No, no, no, no, no! This line of thinking has two enormous flaws. First, it’s monsters-under-the-bed. Most players at your level don’t adjust quickly or accurately to opponents who are playing counter-strategies. Many of them are multitabling 12 tables or more, and they literally click buttons every second or two. Do you think one of these players will think twice about the situation when they see they got raised on an ace-high flop holding 8-8 or K-J suited? No, they’ll fold, and they’ll do it day after day unless you absolutely abuse them many times in a very short period.

Second, you are not a robot. Say you get reraised. What is a legitimate reraising range on this flop given the UTG opening range? Sets and maybe A-K, right? Your opponent will have one of these hands under 15 percent of the time. You are going to get reraised very rarely. If you notice a player start to reraise you, he’s likely adjusted, and now you adjust yourself. You start raising A-J and A-T on this flop and stop raising air.
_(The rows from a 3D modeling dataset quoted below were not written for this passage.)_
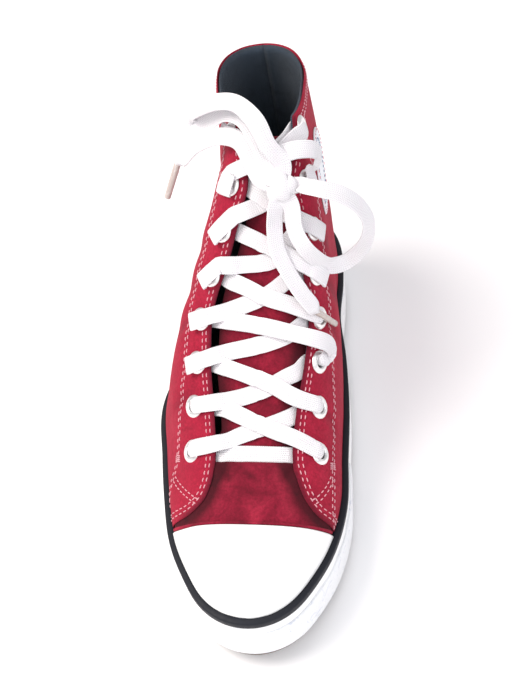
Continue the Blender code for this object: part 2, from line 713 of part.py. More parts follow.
def main():
    clear_scene()
    shoe = bpy.data.collections.new("high_top_sneaker")
    cutters = bpy.data.collections.new("cutters")
    bpy.context.scene.collection.children.link(shoe)
    bpy.context.scene.collection.children.link(cutters)
    suede = make_material("crimson_suede", (0.36, 0.012, 0.03), 0.85)
    white = make_material("white_rubber", (0.86, 0.87, 0.88), 0.45)
    dark = make_material("charcoal_rubber", (0.02, 0.022, 0.03), 0.5)
    tread = make_material("outsole_rubber", (0.05, 0.05, 0.055), 0.6)
    steel = make_material("eyelet_steel", (0.7, 0.7, 0.72), 0.25, 1.0)
    canvas = make_material("insole_canvas", (0.08, 0.09, 0.09), 0.9)
    cotton = make_material("lace_cotton", (0.85, 0.84, 0.82), 0.9)
    plastic = make_material("aglet_plastic", (0.8, 0.78, 0.75), 0.3)
    make_sole(shoe, cutters, tread, white, dark)
    make_insole(shoe, canvas)
    make_upper(shoe, cutters, suede)
    make_toe_cap(shoe, cutters, white)
    make_tongue(shoe, suede)
    make_eyelets(shoe, steel)
    make_laces(shoe, cutters, cotton)
    make_bow(shoe, cotton, plastic)


SOLE_MIDDLE_X = sole_middle_x()
main()
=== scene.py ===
import math
import bmesh
import bpy
import numpy as np
from mathutils import Matrix, Vector


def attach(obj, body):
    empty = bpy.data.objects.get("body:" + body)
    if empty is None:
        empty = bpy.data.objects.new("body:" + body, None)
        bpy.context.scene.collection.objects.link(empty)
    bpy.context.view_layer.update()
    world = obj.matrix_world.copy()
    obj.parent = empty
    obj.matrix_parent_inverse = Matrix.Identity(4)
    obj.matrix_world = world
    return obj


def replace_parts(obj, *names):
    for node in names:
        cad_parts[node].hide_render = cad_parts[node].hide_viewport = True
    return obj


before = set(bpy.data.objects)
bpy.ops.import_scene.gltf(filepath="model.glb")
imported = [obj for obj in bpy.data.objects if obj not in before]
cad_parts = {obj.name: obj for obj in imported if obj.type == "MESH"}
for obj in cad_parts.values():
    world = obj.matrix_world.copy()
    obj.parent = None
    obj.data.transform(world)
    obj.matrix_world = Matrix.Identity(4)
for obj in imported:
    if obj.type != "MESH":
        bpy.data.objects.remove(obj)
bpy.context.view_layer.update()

# High-top suede sneaker, right shoe: toe towards -Y, inner side towards +X, floor at z = 0.
mm = 0.001
print("frame loaded:", len(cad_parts), "solids")

# The last, as in the CAD source
last = {
    "length": 260 * mm, "foxing": 4 * mm, "gap": 0.35 * mm, "roundness": 2.8,
    "collarFront": 165.5 * mm, "collarBack": 158 * mm, "backLean": 12 * mm,
    "ball": 114 * mm, "taper": 0.15, "bed": 12 * mm, "outsole": 4.2 * mm, "stripe": 3.8 * mm,
    "toeSpring": 8 * mm, "springLength": 75 * mm, "archRise": 1.2 * mm, "waist": (135 * mm, 200 * mm),
    "feather": 1 * mm, "leanFrom": 60 * mm, "leanOver": 95 * mm, "taperFrom": 40 * mm, "taperOver": 110 * mm,
    "heelShare": 0.72,
    "eyeletPitch": 19.8 * mm, "firstEyelet": 66 * mm, "eyeletInset": 9.3 * mm, "capEnd": 34.6 * mm,
}
sectionNames = ("station", "lateral", "medial", "ridge", "soleX", "ridgeX")
sections = dict(zip(sectionNames, np.array([
    (0, 0, 0, 21, 3, 3), (8, 17.5, 17.5, 39, 2.5, 3), (19, 24.5, 25.5, 46, 1.5, 3.5),
    (38, 33.5, 34, 53, 0.5, 3.6), (62, 40, 38, 61, 0, 2.8), (86, 45.5, 37, 73, 0, 2.3),
    (118, 51, 36, 104, 0, 4.5), (150, 44, 33, 147, 0, 9.2), (180, 31.5, 28.5, 184, 0, 8),
    (208, 28.5, 28.5, 228, 0, 3), (234, 27.5, 26, 261, 0, 0), (252, 19, 18, 285, 0, -3),
    (260, 0, 0, 296, 0, -4)]).T * mm))
# Half-width of the throat at some eyelet rows, on the outer side (-1) and the inner (1)
throatRows = np.array([0, 3, 5, 6, 7.5])
throatGaps = {-1: np.array([22.5, 19.5, 11.5, 8.5, 11.5]) * mm, 1: np.array([21, 20.5, 14, 9, 12.5]) * mm}
# Height of the foxing's top at stations from toe to heel
foxingLine = np.array([(0, 33.5), (86, 26.8), (166, 28), (260, 31)]).T * mm


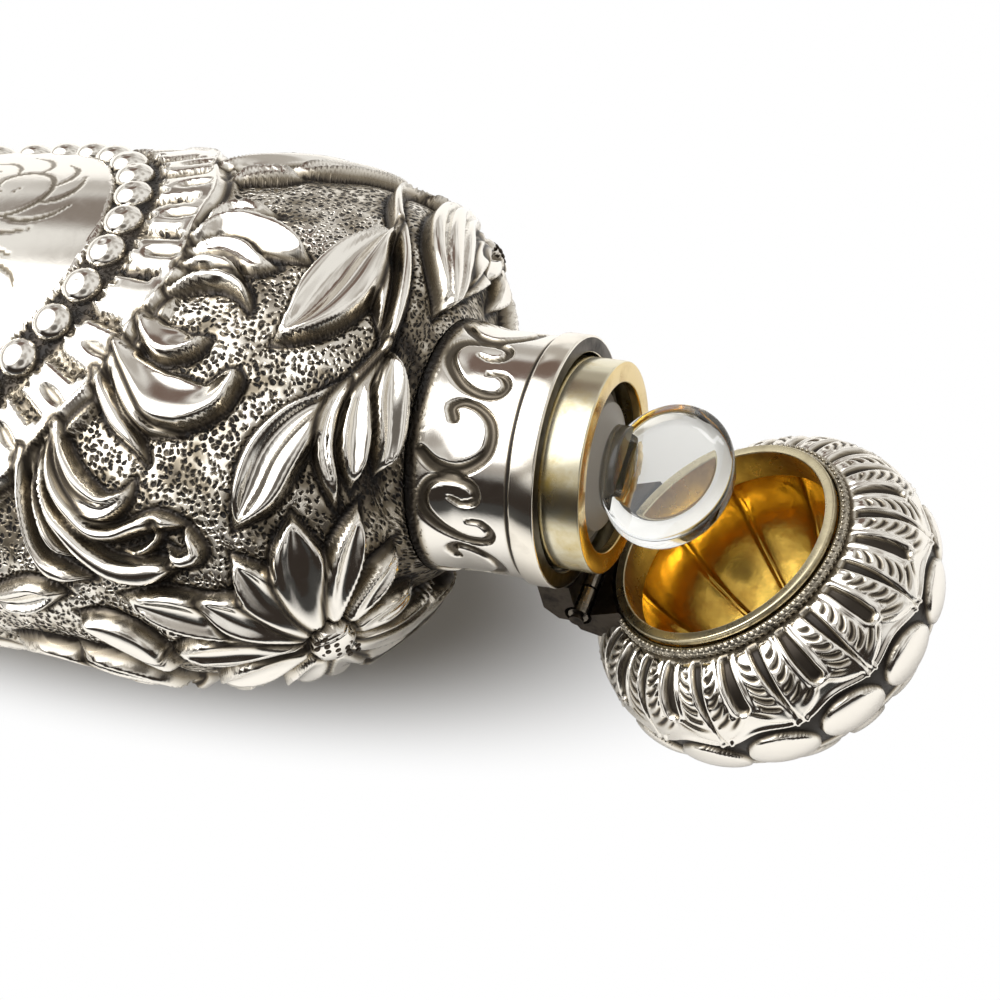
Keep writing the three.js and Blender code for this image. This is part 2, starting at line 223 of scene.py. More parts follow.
def lathe(profile, segments, place=to_row, squash=None, sharp=40):
    """A closed body turned from a counter-clockwise profile of (radius, height)."""
    turn = np.linspace(0, 2 * math.pi, segments, endpoint=False)
    on_axis = [i for i, p in enumerate(profile) if p[0] < NEARLY_ZERO]
    rings, index, points = [], 0, []
    for i, p in enumerate(profile):
        if i in on_axis:
            points.append([[0.0, 0.0, p[1]]])
            rings.append(np.full(segments, index))
            index += 1
        else:
            deep = p[0] if squash is None else squash[i]
            points.append(np.stack([deep * np.cos(turn), p[0] * np.sin(turn), np.full(segments, p[1])], 1))
            rings.append(np.arange(index, index + segments))
            index += segments
    quads, triangles = [], []
    for i in range(len(profile)):
        j = (i + 1) % len(profile)
        a, b = rings[i], rings[j]
        if i in on_axis and j in on_axis:
            continue
        an, bn = np.roll(a, -1), np.roll(b, -1)
        if i in on_axis:
            triangles.append(np.stack([a, bn, b], 1))
        elif j in on_axis:
            triangles.append(np.stack([a, an, b], 1))
        else:
            quads.append(np.stack([a, an, bn, b], 1))
    faces = [np.concatenate(kind) for kind in (quads, triangles) if kind]
    mesh = new_mesh("turned", place(np.concatenate([np.asarray(p, float) for p in points])), faces)
    mesh.set_sharp_from_angle(angle=math.radians(sharp))
    return mesh


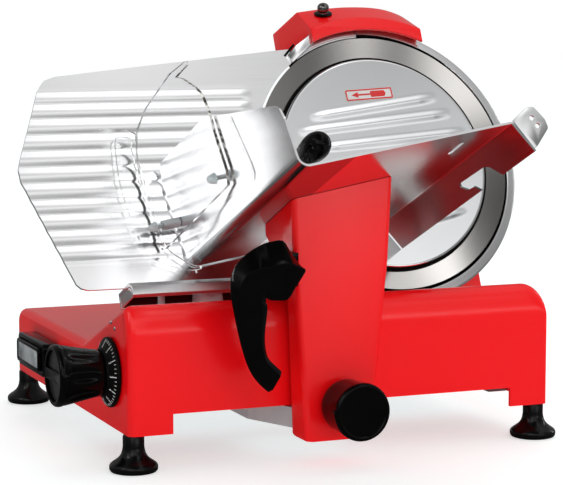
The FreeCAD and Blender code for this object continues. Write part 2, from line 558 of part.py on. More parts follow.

For the most part, though, when you find an exploitative play like this one, it works. It’s a more-often-than-not thing, which adds up to a long-term edge. Nitty and TAG players LOVE to bet/fold. It’s a strategy that works terrifically to maximize value against fish. But it’s an exploitable, unbalanced strategy. Find all the common spots where your opponents are bet/folding, and raise them. (Or float them and then bluff when they give up.)

Yes, it will blow up in your face sometimes. And when you’re running bad you’ll feel like a total idiot spewmonkey. But after 100k or 200k hands, you’ll likely see a much better winrate than you had before. And you’ll know that it was all your hard work that got you there.

Time to move up and start the process anew with a more sophisticated set of regulars.